We provided an article in March discussing the effect of interest rates and mortality assumptions on the cost of de-risking.
The biggest story of 2016 – for the nation as whole, but also for retirement savings policy – was, of course, the November election. We provided several articles in November and December on its consequences for retirement savings policy, reviewing possible individual and corporate tax reform proposals and discussing how a Trump DOL may be different from the current Obama DOL.
Obviously, as 2017 begins we are in a dynamic situation. With Republicans (for the moment at least) in control of both Congress and the White House, there is a prospect of an end to legislative gridlock. Here are the questions we have as we wait for the Trump Administration to begin:
Will there be a rush by the Obama Administration to wrap-up current regulatory projects? In this regard, in December, DOL finalized a rule permitting certain cities to adopt mandatory auto-IRA rules, and IRS proposed new mortality tables reflecting the Society of Actuaries 2014 update.
Who will be the key Trump Administration Retirement policy officials? We have provided a brief article reviewing the key positions.
Will the Trump Administration repeal/reconsider Obama Administration regulations? In 2009, the in-coming Obama Administration ordered the reconsideration of certain Bush Administration regulation projects. There has been a lot of speculation that the in-coming Trump Administration may do something similar, especially with respect to the Conflict of Interest rule and proposed revisions to From 5500.
Will we get comprehensive tax reform legislation and how will it affect the retirement savings “tax deal?” With the Republicans in control of both Congress and the White House, there is a possibility that we will get a tax bill in 2017 that will significantly change (1) individual income tax rates, (2) investment taxes (including, e.g., capital gains and dividend tax rates and the Medicare Net Investment Income tax), and (3) the taxation of corporations. These changes are likely to have a meaningful effect on the retirement savings tax deal. This project is, however, very much a moving target. We have discussed the possible implications of these changes in our recent articles on individual and corporate tax reform proposals.

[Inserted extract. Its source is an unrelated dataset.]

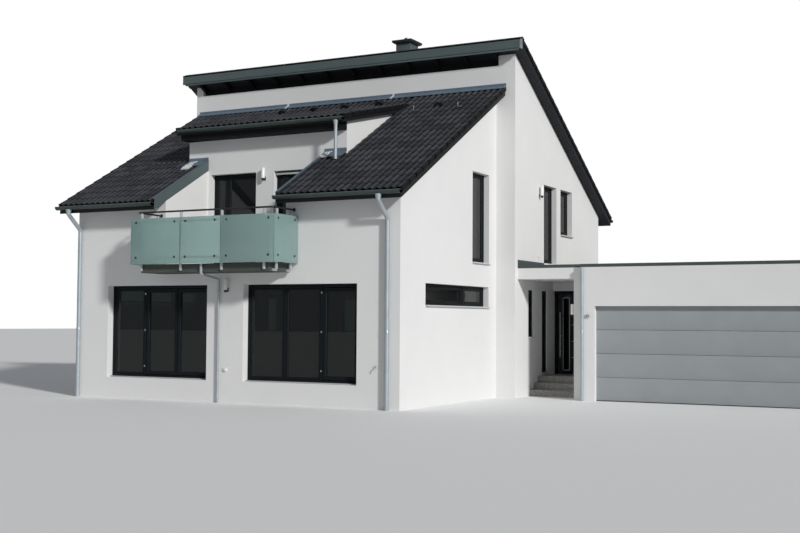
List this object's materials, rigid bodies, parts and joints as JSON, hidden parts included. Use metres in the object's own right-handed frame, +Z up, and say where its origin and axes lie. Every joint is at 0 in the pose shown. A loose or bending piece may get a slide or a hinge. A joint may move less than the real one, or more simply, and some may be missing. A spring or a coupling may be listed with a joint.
{
  "type": "detached house with dormer, balcony and attached garage",
  "caption": "Detached house with offset pitched roofs, a shed dormer over a glazed balcony, terrace doors and a flat-roofed porch and garage.",
  "frame": {"origin": "on the ground, midway across the front body, in the line where it meets the rear body", "axes": "+X to the east, where the garage is; +Y to the back of the house; +Z up"},
  "size_m": [17.86, 13.172, 9.6203],
  "materials": {
    "render": "painted smooth render",
    "concrete": "cast",
    "tiles": "matt anthracite roof tiles",
    "zinc": "weathered zinc sheet",
    "frame": "smooth anthracite",
    "timber": "dark stain",
    "cladding": "grey sheet",
    "door_panel": "light grey, satin",
    "rail": "dark grey, satin",
    "glass": "polished",
    "frosted_glass": "frosted",
    "sill": "satin",
    "lamp": "satin",
    "step_stone": "flamed granite"
  },
  "bodies": {
    "house": {"ground_floor": "concrete", "front_wall_piers": "render", "front_wall_lintel": "render", "front_wall_upper": "render", "gable_walls": "render", "step_walls": "render", "clerestory_wall": "render", "rear_east_piers": "render", "rear_east_wall": "render", "rear_west_wall": "render", "back_wall": "render", "upper_floor": "concrete", "front_roof_west": "tiles", "front_roof_east": "tiles", "loggia_cheeks": "render", "dormer_wall": "render", "dormer_cheeks": "render", "dormer_roof": "tiles", "dormer_eave_box": "timber", "rear_roof": "tiles", "high_fascia": "cladding", "high_eave_timbers": "timber", "chimney": "cladding", "gutters": "zinc", "downpipes": "zinc", "flashings": "zinc", "balcony_slab": "concrete", "balcony_posts": "rail", "front_handrail": "rail", "side_handrails": "rail", "balcony_glass": "frosted_glass", "door_frame_uprights": "frame", "door_frame_rails": "frame", "hinge_frame_knuckles": "frame", "window_frames": "frame", "balcony_door_frames": "frame", "fixed_glass": "glass", "window_sills": "sill", "entrance_pier": "render", "entrance_lintel": "render", "entrance_steps": "step_stone", "garage_front_wall": "render", "garage_side_walls": "render", "annex_back_wall": "render", "garage_floor": "concrete", "garage_door": "door_panel", "flat_roof": "concrete", "roof_edge_trim": "zinc", "wall_lamps": "lamp"},
    "west_door_left": {"west_door_left_leaf": "frame", "west_door_left_glass": "glass"},
    "west_door_right": {"west_door_right_leaf": "frame", "west_door_right_glass": "glass"},
    "east_door": {"east_door_leaf": "frame", "east_door_glass": "glass"},
    "entrance_door": {"entrance_door": "door_panel", "entrance_door_glass": "glass"}
  },
  "joints": [
    {"name": "west_door_left_hinge", "type": "hinge", "parent": "house", "child": "west_door_left", "pos_m": [-2.48733, -4.841, 1.6], "axis": [0, 0, 1], "range_deg": [0, 90]},
    {"name": "west_door_right_hinge", "type": "hinge", "parent": "house", "child": "west_door_right", "pos_m": [-0.626, -4.841, 1.6], "axis": [0, 0, -1], "range_deg": [0, 90]},
    {"name": "east_door_hinge", "type": "hinge", "parent": "house", "child": "east_door", "pos_m": [2.47933, -4.841, 1.6], "axis": [0, 0, 1], "range_deg": [0, 90]},
    {"name": "entrance_door_hinge", "type": "hinge", "parent": "house", "child": "entrance_door", "pos_m": [6.134, 2.904, 1.6], "axis": [0, 0, -1], "range_deg": [0, 90]}
  ]
}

Will the Trump Administration change retirement savings policy to help finance infrastructure legislation? President-elect Trump has been outspoken about his commitment to moving major federal infrastructure legislation. During President Obama’s second term there has been broad bipartisan support (unusual in the gridlocked Congress) for infrastructure spending – in 2015 Congress passed the Fixing America’s Surface Transportation (FAST) Act, providing for $305 billion in infrastructure spending over five years. The problem for President-elect Trump and pro-infrastructure policymakers – in a time of tight budget constraints – is how to pay for what is likely to be expensive legislation. In the last four years, Congress has often looked to raise revenues from retirement policy changes – most often, raising PBGC premiums and relaxing DB funding rules. Will Congress and the new President once again, in 2017, change retirement policy (one is tempted to say, “raid the DB plan system”) to pay for infrastructure? Could they get even more creative, considering (perhaps) financing the infrastructure fund that Mr. Trump has talked about with retirement savings?
What will be the Trump Administration retirement policy agenda? The Obama Administration focused on 401(k) plan fees, a federal Auto-IRA and an expanded Saver’s Credit. What will be the Trump Administration’s approach to these and other issues, such as Open MEPs (which the Obama Administration supported only with significant caveats), electronic participant communications (which the Obama DOL was reluctant to allow) and revision of Form 5500?